1 - With recent CPUs Intel 5300/5400/5500/5600 and AMD 6100 the set of optimal
compiler settings for optimizations :) is not something anyone can keep up
with - not to mention different versions of gcc that understand none, some or
all of the features of these CPUs. march native allows gcc to take on the
burden of optimizing the compile time settings, so if that could be added as
one of the options in the makefile, it would be helpful because then I could
use the same "make..." line on every machine but it would self-adjust for that
machine.
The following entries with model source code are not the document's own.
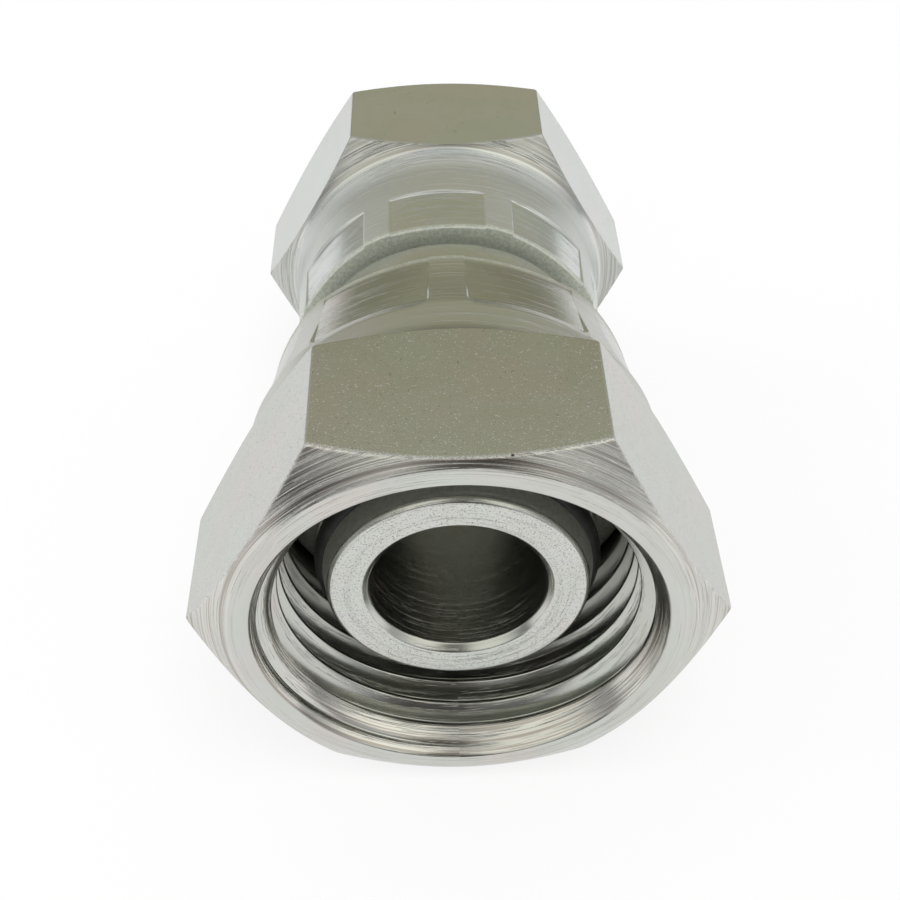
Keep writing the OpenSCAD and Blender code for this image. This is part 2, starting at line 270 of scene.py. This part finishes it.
def swivel_nut(node, sense, hexagon, thread, skirt, lip_r):
    """A whole nut in the place of its node, as one closed section: hexagon, skirt, rounded end, lip, chamber,
    thread and mouth face. sense is 1 where the section runs towards +Y from the mouth, and -1 towards -Y.
    The end's marks are steps along the numbers of its corners: 1 is the rim, 2 to 4 are the lip."""
    low, high = span(node)
    mouth_y = low[1] if sense > 0 else high[1]
    length, across_flats = high[1] - low[1], high[2] - low[2]
    jaw_middles = skirt["turn"] + 360 / JAWS * np.arange(JAWS)
    jaw_edges = jaw_middles[:, None] + [-JAW_HALF_ANGLE, JAW_HALF_ANGLE]
    angle = round_the_axis(np.append(30 + 60 * np.arange(6), jaw_edges), ANGLE_STEP, ANGLES_AT_EDGE)
    flat = np.zeros_like(angle)
    thread_r = (across_flats - THREAD_GAP) / 2
    mouth_r, chamber_r = thread_r + MOUTH_RELIEF, thread_r + THREAD_RELIEF
    outside = hexagon_rows(angle, across_flats, mouth_r, **hexagon)
    sleeve = skirt_rows(angle, across_flats, hexagon["hex_length"], length, **skirt)
    rim = sleeve[0][-1, :, 0]
    chamber_end = length - skirt["crimp_length"]
    end, end_place = soft_corners(
        [(rim, length - SKIRT_EDGE), (rim, length + flat), ((rim + lip_r) / 2, length),
         (lip_r + flat, length), (lip_r + flat, length - LIP_LENGTH),
         (chamber_r + flat, chamber_end), (chamber_r + flat, chamber_end - CHAMBER_STEP)],
        END_TRIMS,
    )
    # rough paints the rim's end face paler, partly a painted lift of its shade; edge gives the rim a painted
    # highlight; inside paints the lip and chamber darker, a painted shade.
    end_marks = {"rough": smooth((3.2 - end_place) / 0.4), "inside": smooth((end_place - 3.0) / 0.3),
                 "edge": smooth(1 - np.abs(end_place - 1.0) / 0.3)}
    face, _ = soft_corners(
        [(mouth_r - MOUTH_EDGE + flat, MOUTH_EDGE), (mouth_r + flat, 0),
         ((mouth_r + across_flats / 2 - hexagon["face_inset"]) / 2 + flat, 0)],
        [MOUTH_TRIM],
    )
    bore, bore_marks = thread_rows(angle, thread_r, mouth_r, chamber_r, sense=sense, **thread)
    bore_marks = {label: mark[:-1] for label, mark in bore_marks.items()}
    stretches = [outside, sleeve, (end[1:], {label: mark[1:] for label, mark in end_marks.items()}),
                 (bore[:-1], bore_marks), (face[1:-1], {})]
    return turned_mesh(node + "_plated", stretches, angle, mouth_y, sense)


large_nut = swivel_nut(
    "large_swivel_nut",
    sense=1,
    hexagon={"hex_length": 12.7, "face_inset": 0.7, "tail_slope": 31},
    thread={"pitch": 2.0, "depth": 11.5, "lead_in": 4.68},
    skirt={"skirt_step": 0.7, "skirt_fall": 1.2, "neck_r": 3.0, "crimp_length": 6.3, "jaw_lead": -0.1,
           "draw_length": 1.1, "draw_spread": 5.0, "depth_in": 0.52, "depth_out": 0.30, "turn": 21.0,
           "combed": 0.5},
    lip_r=11.36,
)


class Signal:
    """A shader socket that takes part in sums: each operator adds the Math node that it stands for."""

    def __init__(self, tree, socket):
        self.tree, self.socket = tree, socket

    def out(self, name):
        """Another output of the same node."""
        return Signal(self.tree, self.socket.node.outputs[name])

    def maths(self, operation, first, second):
        """The result of a Math node with two inputs."""
        node = self.tree.nodes.new("ShaderNodeMath")
        node.operation = operation
        for place, value in zip(node.inputs, (first, second)):
            feed(self.tree, place, value)
        return Signal(self.tree, node.outputs[0])

    def __add__(self, other):
        return self.maths("ADD", self, other)

    def __radd__(self, other):
        return self.maths("ADD", other, self)

    def __sub__(self, other):
        return self.maths("SUBTRACT", self, other)

    def __rsub__(self, other):
        return self.maths("SUBTRACT", other, self)

    def __mul__(self, other):
        return self.maths("MULTIPLY", self, other)

    def __rmul__(self, other):
        return self.maths("MULTIPLY", other, self)

    def __pow__(self, other):
        return self.maths("POWER", self, other)

    def __rpow__(self, other):
        return self.maths("POWER", other, self)


def feed(tree, place, value):
    """Links a signal to a socket, or writes a plain value into it."""
    if isinstance(value, Signal):
        tree.links.new(value.socket, place)
    else:
        place.default_value = value


class Finish:
    """The nodes of one material or world, made as they are named."""

    def __init__(self, owner):
        owner.use_nodes = True
        self.owner, self.tree = owner, owner.node_tree
        self.tree.nodes.clear()

    def node(self, kind, settings=None, output=0, **sockets):
        """Adds a node: its type, its settings, then its sockets. A socket is named with _ for a space, or i
        and its number where names repeat."""
        node = self.tree.nodes.new("ShaderNode" + kind)
        for key, value in (settings or {}).items():
            setattr(node, key, value)
        for key, value in sockets.items():
            place = int(key[1:]) if key[1:].isdigit() else key.replace("_", " ")
            feed(self.tree, node.inputs[place], value)
        return Signal(self.tree, node.outputs[output]) if node.outputs else None

    def attribute(self, name):
        """A mark that the mesh carries, 0 where it has none."""
        return self.node("Attribute", {"attribute_name": name}, output="Fac")

    def between(self, value, low, high):
        """An S-shaped step from 0 at low to 1 at high."""
        return self.node("MapRange", {"interpolation_type": "SMOOTHSTEP"},
                         Value=value, From_Min=low, From_Max=high)

    def mix(self, amount, first, second):
        """Colours blended from the first, at amount 0, to the second, at 1."""
        return self.node("Mix", {"data_type": "RGBA"}, output=2, i0=amount, i6=first, i7=second)

    def noise(self, vector, scale, detail=2.0, roughness=0.5):
        """Cloudy values around a half, with features about one over the scale in size."""
        return self.node("TexNoise", Vector=vector, Scale=scale, Detail=detail, Roughness=roughness)


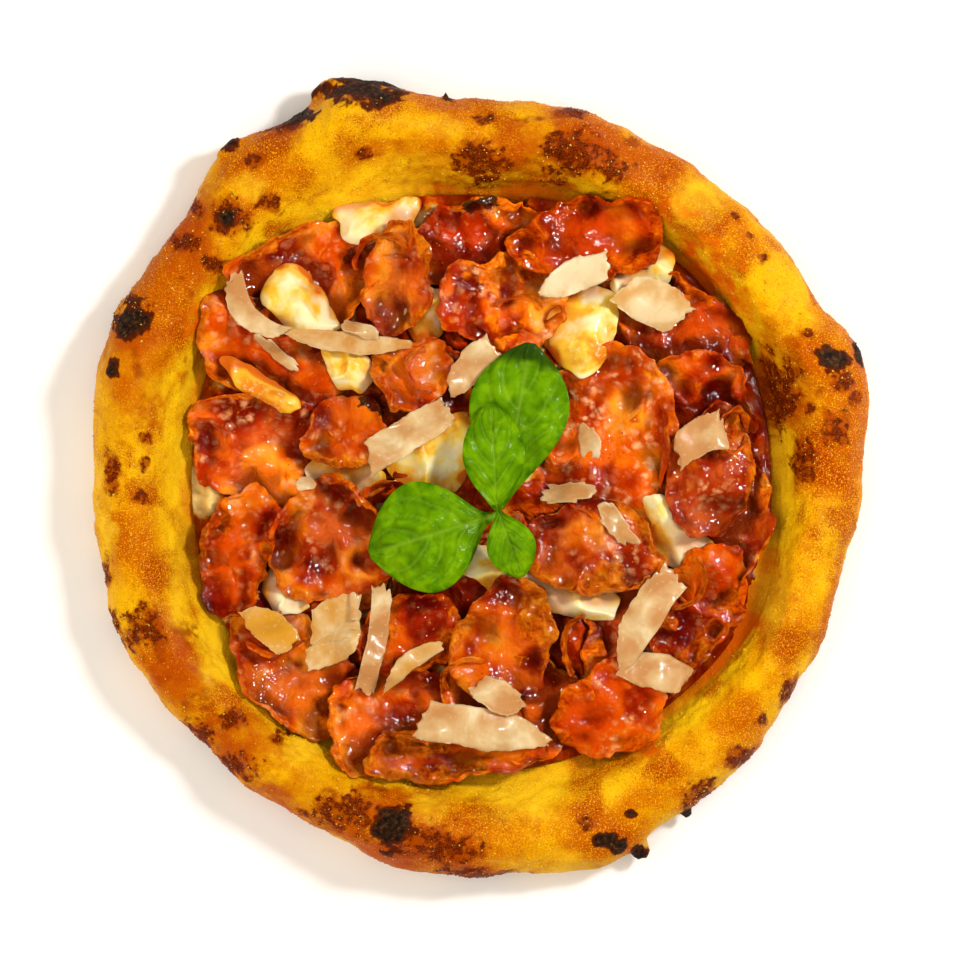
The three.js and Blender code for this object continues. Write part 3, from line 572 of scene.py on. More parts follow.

Obviously, this is not a setting that distros would use to spin
package binaries, but for great for getting the optimal settings for a given
machine. Examples:
model name : Intel(R) Xeon(R) CPU E5520 @ 2.27GHz
# cc -march=native -E -v - < /dev/null 2>&1 | fgrep cc1
/usr/libexec/gcc/x86_64-redhat-linux/4.4.5/cc1 -E -quiet -v - -march=core2
-mcx16 -msahf -mpopcnt -msse4.2 --param l1-cache-size=32 --param
l1-cache-line-size=64 --param l2-cache-size=8192 -mtune=core2
model name : AMD Opteron(tm) Processor 6172
[r...@hesj3-m41 cron.d]# cc -march=native -E -v - < /dev/null 2>&1 | fgrep cc1
/usr/libexec/gcc/x86_64-redhat-linux/4.5.1/cc1 -E -quiet -v - -march=amdfam10
-mcx16 -msahf -mpopcnt -mabm --param l1-cache-size=64 --param
l1-cache-line-size=64 --param l2-cache-size=512 -mtune=amdfam10
2 - Google has pushed via both tcp related RFCs and patches to the networking
code for the linux kernel to allow the initial cwnd to be set as a socket
option - this would be a huge help to sites that communicate with the same
clients over and over and/or with many small requests allowing a full response
in one (or at least fewer) round trips. For one site that I work on that is
over 250 ms away with a very reliable gateway on the other end, I burn through
several round trips to deliver an icon/small gif/etc - an icon that could have
all the necessary packets in flight before the first ack. It turns out the
small initial cwnd creates more traffic across the under sea cables than an
initial cwnd of 8 or 10 or 12.
http://www.amailbox.org/mailarchive/linux-netdev/2010/5/26/6278007
I also wanted to see if you were aware of two other recent kernel changes that
could be helpful to haproxy performance, the first could be helpful for the
new UNIX socket connections in recent haproxy versions:
Implementation of recvmmsg:
recvmmsg() is a new syscall that allows to receive with a single syscall
multiple messages that would require multiple calls to recvmsg(). For
high-bandwith, small packet applications, throughput and latency are improved
greatly.
http://git.kernel.org/?p=linux/kernel/git/torvalds/linux-2.6.git;a=commitdiff;h=a2e2725541fad72416326798c2d7fa4dafb7d337
The second is "RPS" from google to improve network processing performance with
multiple CPUs - similar to MSI-X but google found that both together had even
more performance than just MSI-X:
http://kernelnewbies.org/Linux_2_6_35#head-94daf753b96280181e79a71ca4bb7f7a423e302a
http://lwn.net/Articles/362339/